TL;DR

在 PyTorch 裏，除了官方文件寫明的 in place operations，另外還有+= 或 *= 都是 in-place operations。有可能導致 back propagation 出錯。

關於 in place

最近在寫 PyTorch 的時候踩到一個坑如下，貌似是與 in-place operation 有關的錯誤。

RuntimeError: one of the variables needed for gradient computation has been modified by an inplace operation: [torch.FloatTensor [24, 1]], which is output 0 of ViewBackward, is at version 14; expected version 13 instead. Hint: the backtrace further above shows the operation that failed to compute its gradient. The variable in question was changed in there or anywhere later. Good luck!

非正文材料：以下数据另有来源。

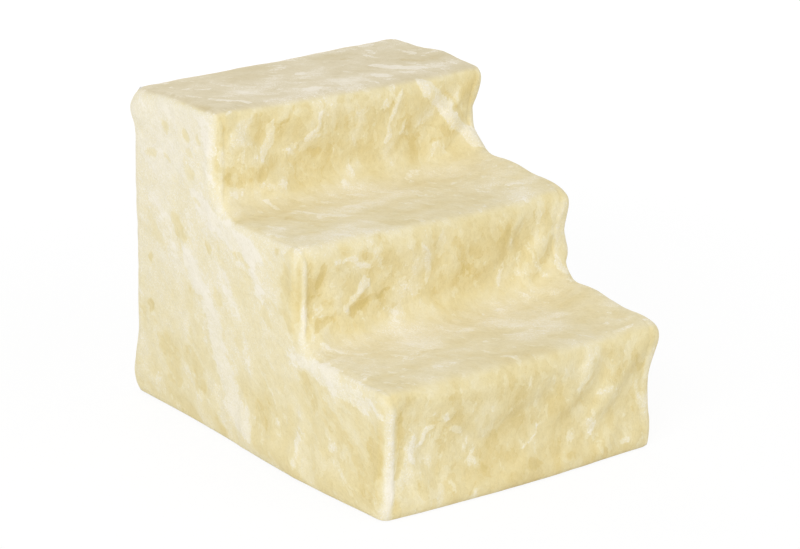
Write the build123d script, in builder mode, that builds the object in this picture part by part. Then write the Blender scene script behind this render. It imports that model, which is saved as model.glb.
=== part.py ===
from build123d import *
import math
import os

os.makedirs("parts", exist_ok=True)

# Pet stairs: a snap-together frame of moulded panels under a fitted plush cover.
# The low end faces -Y, the steps climb towards +Y, and +Z is up.
# The origin is on the floor, under the middle of the whole object.

# Steps
step_count = 3
tread_going = 146.0
tread_rise = 107.0
frame_width = 338.0

# Plush cover: pile and backing together, on each side of the frame
side_plush = 5.5
top_plush = 5.7
nosing_plush = 7.5
back_plush = 3.5
side_slip = 0.5
tread_slip = 0.3
hem_clearance = 0.5
waist_depth = 6.0
nosing_radius = 12.0
edge_radius_share = 0.85
bridge_radius = 26.0
waist_run_share = 0.9

# Moulded panels
wall = 3.0
rib = 2.4
side_depth = 16.0
cross_depth = 12.0
corner_radius = 6.0
window_margin = 4.0
window_chamfer = 5.0
panel_fit = 0.3
side_columns, side_rows = 3, 2
cross_columns, cross_rows = 6, 2

# Tread decks
deck_depth = 11.0
deck_columns, deck_rows = 6, 3
deck_edge_chamfer = 2.0
grip_slot_width = 12.0

# Pegs and their sockets
peg_width = 8.0
peg_height = 6.0
peg_chamfer = 1.0
peg_spread = 90.0
peg_fit = 0.2

# Base
rail_height = 7.0
foot_height = 3.0
foot_width = 12.0
foot_recess = 1.5
foot_fit = 0.2
foot_chamfer = 1.0
foot_land = 24.0
dovetail_reach = 6.0
dovetail_root = 7.0
dovetail_tip = 10.0
dovetail_depth = 5.0
dovetail_fit = 0.2

# Joining clips
clip_wall = 1.6
clip_reach = 10.0
clip_height = 18.0
clip_spread = 50.0
clip_fit = 0.2

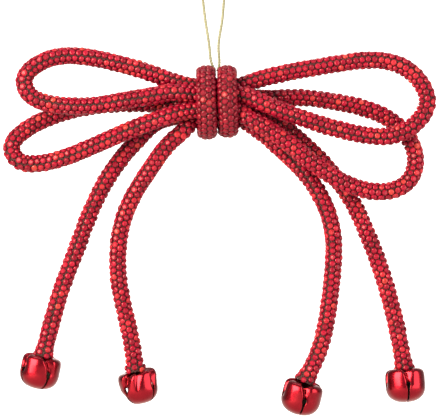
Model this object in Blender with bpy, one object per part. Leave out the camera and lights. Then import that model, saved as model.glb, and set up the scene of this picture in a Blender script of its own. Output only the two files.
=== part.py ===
"""Double bow of glitter rope with four jingle bells and a gold hanging thread.

Units are metres and +Z is up. The bow faces -Y. The origin is at the inside of the thread's crown,
where the ornament hangs. The knot is the middle of the bow, where six lengths of rope pass side by
side through a wrap of the same rope.
"""

import math

import bmesh
import bpy
import numpy as np
from mathutils import Matrix, Vector

# The rope
ROPE_DIAMETER = 0.0065
ROPE_SIDES = 10
RING_SPACING = 0.0058
BEND_WEIGHT = 0.008
SPLINE_STEPS = 24
PASSAGE_SPACING = 0.0035
GAP = 0.0003

# The bow: how far it reaches to each side of the knot, and how far its tails hang below the knot
LOOP_REACH = 0.081
TAIL_DROP = 0.104

# The wrap: two turns, flattened where they press on the bundle
SQUEEZE = 0.89
SQUEEZE_EASE = 0.007
WRAP_THICKNESS = 0.0047
WRAP_WIDTH = 0.0072
WRAP_SPLIT = 0.0007
WRAP_SIDES = 12
WRAP_RING_SPACING = 0.0036

# Angles round the wrap are measured from its front, over the top and round the back
WRAP_START = math.radians(-163)
WRAP_SHIFT_START = math.radians(120)
WRAP_SHIFT_END = math.radians(205)
WRAP_END = math.radians(488)

# The bells
BELL_DIAMETER = 0.0149
BELL_HEIGHT = 0.0127
BELL_WALL = 0.0005
BELL_SEGMENTS = 16
BELL_RINGS = 8
BELL_HOLE_DIAMETER = 0.0018
BELL_SLOT_WIDTH = 0.00075
BELL_HOLE_DEPTH = 0.0061
BELL_HOLE_SIDES = 10
BELL_SQUARENESS_TOP = 5.8
BELL_SQUARENESS_BOTTOM = 2.4

# The thread
THREAD_DIAMETER = 0.0008
THREAD_RISE = 0.0655
THREAD_SPREAD = 0.0122
THREAD_LEFT_FOOT = 0.0015
THREAD_RIGHT_FOOT = 0.0009
THREAD_POINTS = 72

# Spacing of the six lengths of rope inside the wrap: a ring of six round an empty middle
BUNDLE_PITCH = SQUEEZE * ROPE_DIAMETER + GAP
WRAP_INNER_RADIUS = BUNDLE_PITCH + SQUEEZE * ROPE_DIAMETER / 2 + GAP
WRAP_RADIUS = WRAP_INNER_RADIUS + WRAP_THICKNESS / 2
LANE = (WRAP_WIDTH + WRAP_SPLIT) / 2
WRAP_HALF_WIDTH = LANE + WRAP_WIDTH / 2
LAYER = ROPE_DIAMETER + GAP

KNOT = Vector((0, 0, -THREAD_RISE + THREAD_DIAMETER / 2))

# Where each length lies in the bundle, as an angle round the knot measured from the top towards the back
UPPER_TOP_CELL = math.radians(0)
UPPER_BOTTOM_CELL = math.radians(-60)
LOWER_BOTTOM_CELL = math.radians(-120)
INNER_TAIL_CELL = math.radians(180)
OUTER_TAIL_CELL = math.radians(120)
LOWER_TOP_CELL = math.radians(60)

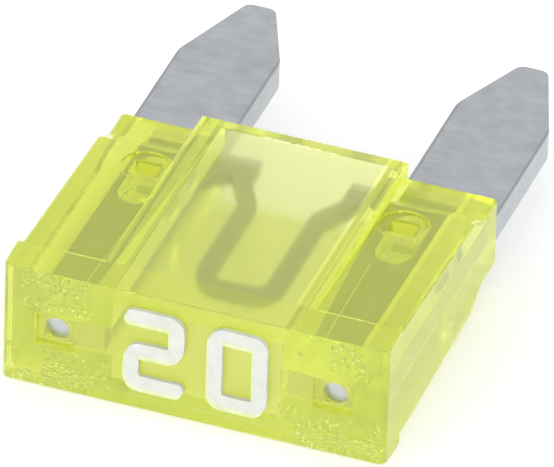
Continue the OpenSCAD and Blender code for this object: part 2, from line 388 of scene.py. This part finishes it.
plastic_shader = place.node("ShaderNodeBsdfPrincipled", Base_Color=tint_and_painted_light, Roughness=plastic_rough,
                            IOR=1.58, Transmission_Weight=0.86, Normal=plastic_bump,
                            Emission_Color=glow, Emission_Strength=0.3)
absorption = place.node("ShaderNodeVolumeAbsorption", Color=(0.895, 0.93, 0.05, 1), Density=400.0)
place.node("ShaderNodeOutputMaterial", Surface=plastic_shader, Volume=absorption)

yellow_housing = finish_piece(housing, "yellow_housing", plastic)
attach(yellow_housing, "root")
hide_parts("housing")

# Rating foil: white film stamped hot onto the raised numeral pads. It is matt and a little uneven.
# Its edges wander slightly, and some film has spilled over the lower left edges of the pads.
edge_wander = 0.018
wander_scale = 4
spill_left = 0.07
spill_down = 0.14
foil = merged_copy("rating_foil")
long_edges = [e for e in foil.edges if e.calc_length() > 0.2]
bmesh.ops.subdivide_edges(foil, edges=long_edges, cuts=5, use_grid_fill=False)
for corner in foil.verts:
    across = noise.noise(Vector((corner.co.x * wander_scale, 0.3, corner.co.z * wander_scale)))
    upward = noise.noise(Vector((corner.co.x * wander_scale, 7.3, corner.co.z * wander_scale)))
    corner.co.x += across * edge_wander
    corner.co.z += upward * edge_wander
spilled = foil.copy()
for corner in foil.verts:
    if corner.co.y > foil_front + 0.01:
        corner.co.y = head_face - pad_height - 0.001
for corner in spilled.verts:
    corner.co.x -= spill_left
    corner.co.z -= spill_down
    corner.co.y = foil_front + 0.012 if corner.co.y < foil_front + 0.01 else head_face - 0.002
bmesh.ops.recalc_face_normals(spilled, faces=spilled.faces)


def foil_paint(name, dark, light):
    """Matt stamped film, with a faint speckle in its colour and sheen."""
    material, tree, place = new_material(name)
    speckle = place.node("ShaderNodeTexNoise", n0=place, Scale=3000.0, Detail=4.0)
    colour = place.node("ShaderNodeValToRGB", {"stops": [(0.3, dark), (0.7, light)]}, Fac=speckle)
    texture = place.node("ShaderNodeBump", Strength=0.3, Distance=0.00001, Height=speckle)
    shader = place.node("ShaderNodeBsdfPrincipled", Base_Color=colour, Normal=texture,
                        Roughness=speckle * 0.2 + 0.5)
    place.node("ShaderNodeOutputMaterial", Surface=shader)
    return material


numeral_foil = finish_piece(foil, "numeral_foil", foil_paint("white_foil", (0.60, 0.62, 0.57, 1),
                                                             (0.68, 0.69, 0.64, 1)))
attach(numeral_foil, "root")
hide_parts("rating_foil")
foil_spill = finish_piece(spilled, "foil_spill", foil_paint("thin_foil", (0.62, 0.68, 0.36, 1),
                                                            (0.72, 0.76, 0.48, 1)))
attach(foil_spill, "root")
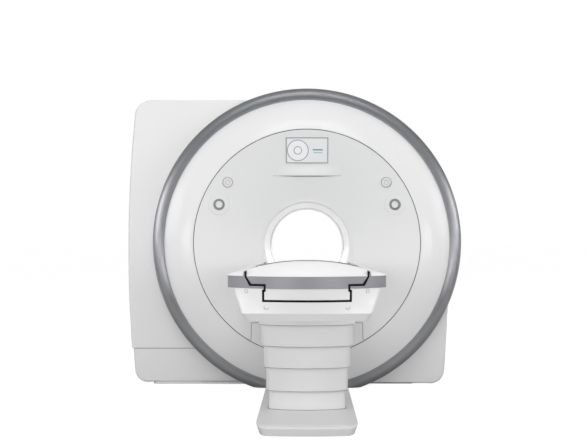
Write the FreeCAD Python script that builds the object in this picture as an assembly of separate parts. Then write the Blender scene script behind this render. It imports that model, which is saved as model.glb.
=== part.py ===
"""Magnetic resonance scanner with its patient table.

Millimetres. X runs to the right as seen from the front, Y from the table into the bore and
Z up. The origin is on the floor, below the magnet's isocentre.
"""

import FreeCAD, Part
import math
import os

from FreeCAD import Placement, Rotation, Vector

# ---- general fits ----
FLOOR_GAP = 8.0  # covers end this far above the floor
WALL = 6.0  # moulded cover wall
SEAT = 0.3  # clearance where one piece seats against another
RUNNING = 0.05  # radial clearance of a shaft in its bush
JOINT_GAP = 0.8  # gap between two covers that meet edge to edge

# ---- front cover: all rings turn about one axis ----
RING_Z = 1016.0  # height of the ring's axis
RING_Y = -700.0  # where the silver ring is widest
RING_OUTER_R = 1075.0
RING_WIDTH = 80.0
RING_INNER_R = RING_OUTER_R - RING_WIDTH
RING_CROWN = 48.0  # how far the ring bulges forward
RING_CROWN_SHIFT = 4.0  # the ring's foremost line lies this far outside its middle
RING_LIP = 20.0  # length of its straight outer edge
BEZEL_WIDTH = 209.0
SEAM_R = RING_INNER_R - BEZEL_WIDTH  # seam between the outer bezel and the inner fascia
SEAM_Y = -748.0
SEAM_GAP = 1.6  # between bezel and fascia
BEZEL_EDGE_Y = -716.0  # front of the bezel where it meets the ring
BEZEL_CROWN = 9.0  # bulge of the bezel between its two edges

# ---- patient bore ----
BORE_Z = 999.0  # height of the bore's axis and of the isocentre
BORE_R = 300.0
LINER_WALL = 5.0
MOUTH_EDGE_R = 318.0  # where the lip meets the fascia
MOUTH_Y = -612.0
LIP_PROUD = 7.0  # the lip's front stands this far in front of the fascia's edge
LIP_DEPTH = 16.0
FRONT_FUNNEL_END = -250.0  # Y where the front funnel meets the liner
REAR_FUNNEL_START = 340.0
REAR_FUNNEL_R = 350.0
REAR_FUNNEL_END = 749.0
FUNNEL_FLARE = 90.0

# ---- features of the inner fascia ----
BROW_Z = 1486.0  # lower edge of the brow under the display
BROW_HALF = 255.0
BROW_DEPTH = 24.0
BROW_TOP_Z = 1765.0
PANEL_HALF = 388.0  # lower access panel
PANEL_TOP_Z = 457.0
PANEL_KNEE_Z = 348.0
PANEL_FLARE = 14.0
DISPLAY_WIDTH = 294.0
DISPLAY_HEIGHT = 180.0
DISPLAY_Z = 1661.0
DISPLAY_FRAME = 5.0
DISPLAY_THICK = 22.0
DISPLAY_PROUD = 7.0  # its frame stands this far in front of the fascia
SCREEN_SUNK = 1.5
KNOB_X = 614.0
KNOB_Z = 1282.0
KNOB_R = 25.0
KNOB_STEM_R = 6.0
DIAL_RING_R = 40.0
POD_R = 73.0
POD_DEPTH = 26.0
POD_PROUD = 2.0
POD_FLOOR = -14.0  # heights of the controls count from the fascia's surface
RING_PROUD = 4.0
KNOB_FLATS = 24
KNOB_SKIRT = -13.0
KNOB_PROUD = 12.0
STOP_X = 553.0
STOP_Z = 1436.0
STOP_CAP_R = 31.0
STOP_RING_R = 37.0
STOP_TRAVEL = 4.0
STOP_DEPTH = 24.0
STOP_FLOOR = -20.0
STOP_RIM = 2.0
STOP_PROUD = 8.0

# ---- magnet covers ----
CABINET_FRONT = -546.0
CABINET_BACK = 690.0
CABINET_TOP = 2038.0
CABINET_LEFT = -1281.0  # at half height, where the side bulges most
CABINET_LEFT_FOOT = -1234.0
CABINET_LEFT_TOP = -1223.0
CABINET_WAIST_Z = 970.0
RING_OVERHANG = 9.0  # the silver ring stands this far out over the drum
DRUM_R = RING_OUTER_R - RING_OVERHANG
DRUM_STEP = 44.0
CABINET_RIGHT_R = DRUM_R - DRUM_STEP  # the right-hand side follows the drum
CABINET_RIGHT_WAIST = 1008.0
CABINET_RIGHT_WAIST_Z = 500.0
CABINET_RIGHT_FOOT = 977.0
CABINET_TOP_CORNER = 118.0
CABINET_FOOT_CORNER = 100.0
CABINET_EDGE = 9.0  # bevel of the front edge
CABINET_SPLIT = -150.0  # X of the joint between left and right cover
KICK_TOP = 259.0
KICK_INSET = 10.0
REAR_DEPTH = 60.0
REAR_EDGE = 30.0

# ---- magnet ----
VESSEL_SPACE = 87.0  # between the vessel and the right-hand cover
VESSEL_R = CABINET_RIGHT_R - VESSEL_SPACE
VESSEL_BORE_R = 450.0
VESSEL_HALF = 580.0
GRADIENT_R = 449.0
GRADIENT_BORE_R = 336.0
GRADIENT_HALF = 590.0
BODY_COIL_R = 335.0
COLD_HEAD_X = -690.0
COLD_HEAD_R = 85.0
COLD_HEAD_TOP = 1960.0
COLD_HEAD_MOTOR = 120.0  # height of its slimmer motor
COLD_HEAD_STEP = 30.0
FLOOR_PLATE = 20.0
FLOOR_PLATE_HALF_X = 760.0
FLOOR_PLATE_HALF_Y = 500.0
ANCHOR_X = 700.0
ANCHOR_Y = 430.0
ANCHOR_R = 9.0
CRADLE_Y = 380.0
CRADLE_THICK = 70.0
CRADLE_HALF = 620.0
STANDOFF_HALF = 15.0
STANDOFF_R = 820.0  # from the ring's axis to the inner side of the posts
STANDOFFS = 6

# ---- patient table: plan shape ----
TABLE_FRONT = -3050.0  # foremost point of the nose
TABLE_BACK = -792.0
TABLE_HALF = 361.0
TABLE_NOSE_R = 470.0
TABLE_CORNER = 55.0

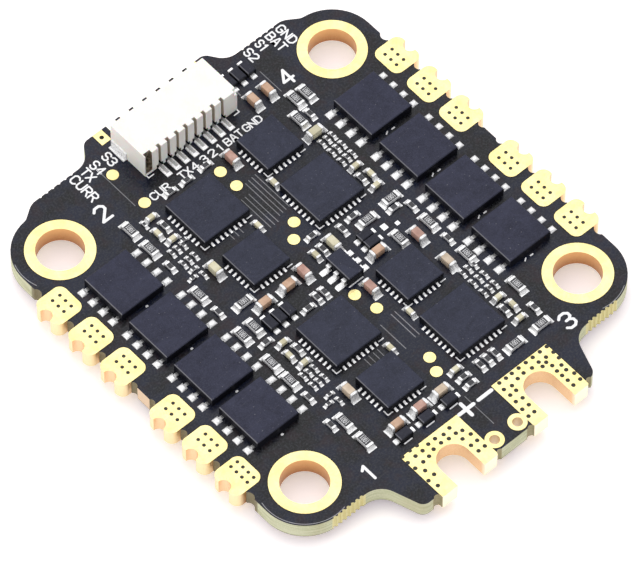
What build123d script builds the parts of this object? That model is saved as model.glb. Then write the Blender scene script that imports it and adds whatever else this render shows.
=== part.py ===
from build123d import *
import os

# Four-in-one motor speed controller: a bare circuit board with its soldered parts.
# Frame: origin at the centre of the mounting hole pattern, on the underside of the laminate.
# +Z is the component side, +Y the signal connector edge, -Y the battery edge. Millimetres.

os.makedirs("parts", exist_ok=True)

# ---- driving dimensions ----
HOLE_PITCH = 30.5          # square mounting pattern
HOLE_R = 2.1               # plated wall of a mounting hole
RING_R = 3.02              # gold ring round a mounting hole
LAMINATE_T = 1.6
MASK_T = 0.04              # solder mask skin
COPPER_T = 0.06            # plated copper standing on the laminate
MASK_GAP = 0.05            # clearance from a pad to the mask round it
LOBE_R = 4.15              # round corner of the board about a mounting hole
SIDE_X = 19.4              # long edges of the board
REAR_Y = 22.12             # edge in front of the connector
FRONT_Y = -23.85           # outer end of the battery pads
FRONT_STEP_Y = -23.6       # laminate between and beside the battery pads
SHOULDER_Y = 20.35         # straight stretch between the connector and a rear lobe

# motor pads on both long edges
TAB_ROWS = (-11.13, -7.1, -3.08, 3.08, 7.1, 11.13)
TAB_INNER_X = 17.42
TAB_OUTER_X = 20.45
TAB_HEIGHT = 3.14
TAB_CORNER_R = 0.75
TAB_CASTELLATION_R = 0.62
VIA_R = 0.16
VIA_PLUG_R = 0.145
TAB_VIA_PITCH = (0.8, 0.72)
TAB_VIA_INSET = 1.2        # from the tab's inner edge to the middle of its vias
CORNER_TAB_VIA_PITCH = (0.7, 0.67)     # the front left tab has two rows of four
CORNER_TAB_VIA_INSET = 0.98

# relief notches routed beside the tabs: distance from the centre line, row, radius
TAB_NOTCHES = ((19.65, 9.115, 0.45), (19.65, 5.09, 0.45), (19.62, 1.11, 0.42),
               (19.72, 13.28, 0.58))

# plated battery pads, "left" is positive
BATTERY_TOP_Y = (-18.75, -18.6)
BATTERY_X = ((-7.85, -1.65), (2.35, 8.5))
SLOT_CENTRE = ((-4.7, -21.8), (5.4, -21.4))
SLOT_R = 1.5
SENSE_RING = ((-0.95, -22.6), (1.6, -22.6))
SENSE_RING_R = 0.83
SENSE_HOLE_R = 0.45
FRONT_NOTCHES = ((-8.15, -23.6), (-1.38, -23.8), (2.08, -23.8), (8.8, -23.6))
FRONT_NOTCH_R = 0.33
BATTERY_CORNER_R = 0.2
BATTERY_VIA_R = 0.19
BATTERY_PLUG_R = 0.175

# connector, 8 ways
WAYS = 8
PIN_PITCH = 1.0
HOUSING_WIDTH = 10.3
HOUSING_BACK_Y = 16.0
HOUSING_MOUTH_Y = 20.42
HOUSING_HEIGHT = 2.9
MOUTH_DEPTH = 3.2
MOUTH_SIZE = (9.0, 1.85)   # width and height
MOUTH_FLOOR = 0.5          # thickness of the housing under its mouth
LEG_SLOT = (0.3, 0.35)     # width and depth of the notch above each leg
LEG_OPENING = (0.7, 1.2, 0.45)         # width, depth and height of the opening a leg comes out of
CORNER_RECESS = (0.7, 0.35)            # width and depth, by the left end of the back
LEG_END_Y = 14.7
LEG_WIDTH = 0.24
LEG_LAND_WIDTH = 0.6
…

就我的印象所及，in-place operation 只有以前看到的 in-place tanh() 和 scatter_add_() 這兩個東西。但試著把他們排除掉後，錯誤還是持續發生。

把 with torch.autograd.set_detect_anomaly(True): 設定起來後，多顯示出來的出錯的部分卻指向一個再簡單不過的全連接層的 forward lgt = self.fc(cov_t)，把此行做各種排除還是沒有用。

好在在 PyTorch 論壇裡面找到 Alban Desmaison 大神的回答。原來 += 和 *= 都是 in-place 運算。

而我原本的 code 裡面有一行是

x1 += k

改成

x1 = x1 + k

就再也沒出現上面的錯誤了。

這樣想一想，PyTorch 確實寫得很 Pythonic。根據 Fluent Python 裡面說的，+= 會先去找有沒有 __iadd__()(in place addition) 才會再去找 __add__()。+= 的語意是 in place addition 沒有錯，那自然在 PyTorch 裡面也是用這樣的做法了。

之前都只有想到 function 會有 in-place 的問題，沒有注意到運算子也會有。謹此紀錄。